The EFM Feature
Mail, from Flickr user basykes, used under a Creative Commons license

…and I for one am slow in answering it.  Sorry!

Here’s one from reader Jacob:

As a group, how would you define evangelicalism?

How do you think Mitt Romney can overcome his “evangelical problem?”

Do you think that Mormonism is Christianity?

If so, how do you define Christianity?

If not, are you afraid that Romney’s ascendancy to the White House will presume to streamline Mormonism and normalize it as historic, orthodox Christianity, therein rejecting the cardinal truths of the Christian faith?

Here are my answers; I welcome others’.

We don’t have a “group definition” of evangelicalism, and I’d be hesitant about our doing so (we’re bloggers, not theologians).  But the term is certainly fraught these days.  I’d suggest a good starting point, and one with which I suspect my co-bloggers would agree, is the Barna Group’s definition of a “nine-point evangelical.”

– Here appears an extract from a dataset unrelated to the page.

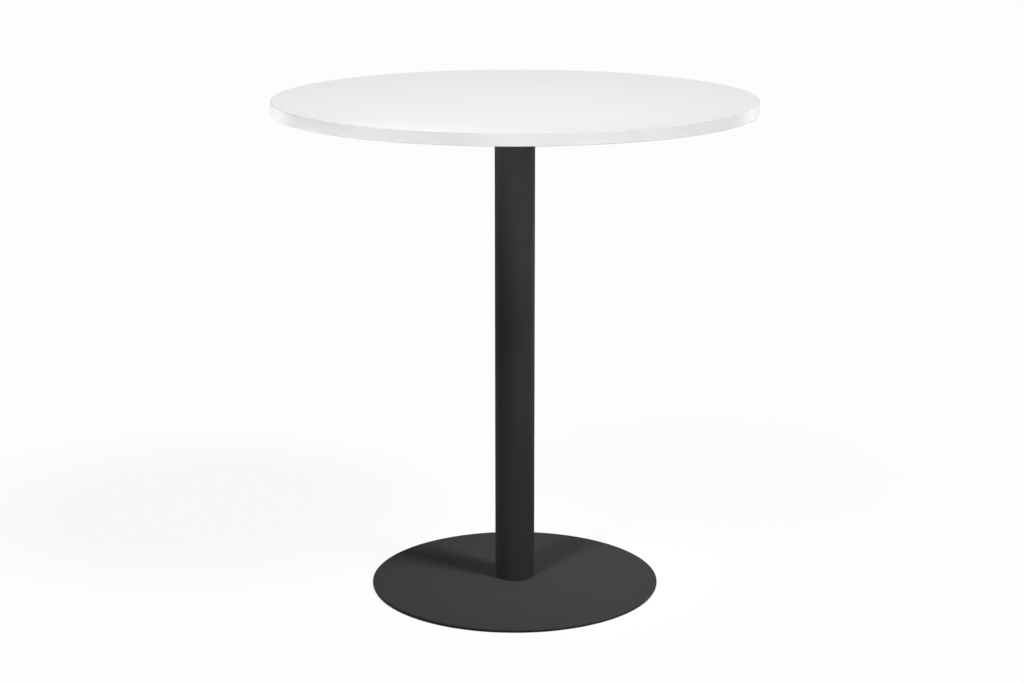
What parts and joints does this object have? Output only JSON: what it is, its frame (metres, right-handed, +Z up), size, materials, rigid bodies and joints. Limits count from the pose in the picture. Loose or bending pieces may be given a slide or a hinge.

Briefly, I’m not sure Gov. Romney has an “evangelical problem” to overcome so much as evangelicals have a confusion problem to overcome.  That is, we get confused about the difference between pulpits and politics, between theology and values.  We need to overcome our ill-considered insistence that the people we elect as presidents meet the same criteria we’d use to elect pastors.  We need to understand that while it is proper–indeed, incumbent upon us–to take theology very seriously, it is foolish to insist that our politicians share it.  Rather, what matters when it comes to politicians is how their theology manifests itself in terms of their values and their policy priorities.  David has explored this more here.

We have been clear over the years that we do not agree with Mormon theology and do not consider it to be part of historic Christianity.

We do not at all agree that electing a President Romney will place souls in jeopardy.  The first reason is that (at least for David, Nancy, and me…I haven’t given Tim a theological examination yet!) we are Reformed.  But even if you’re not, there are commonsense reasons why this very common view is mistaken.  We explored that here.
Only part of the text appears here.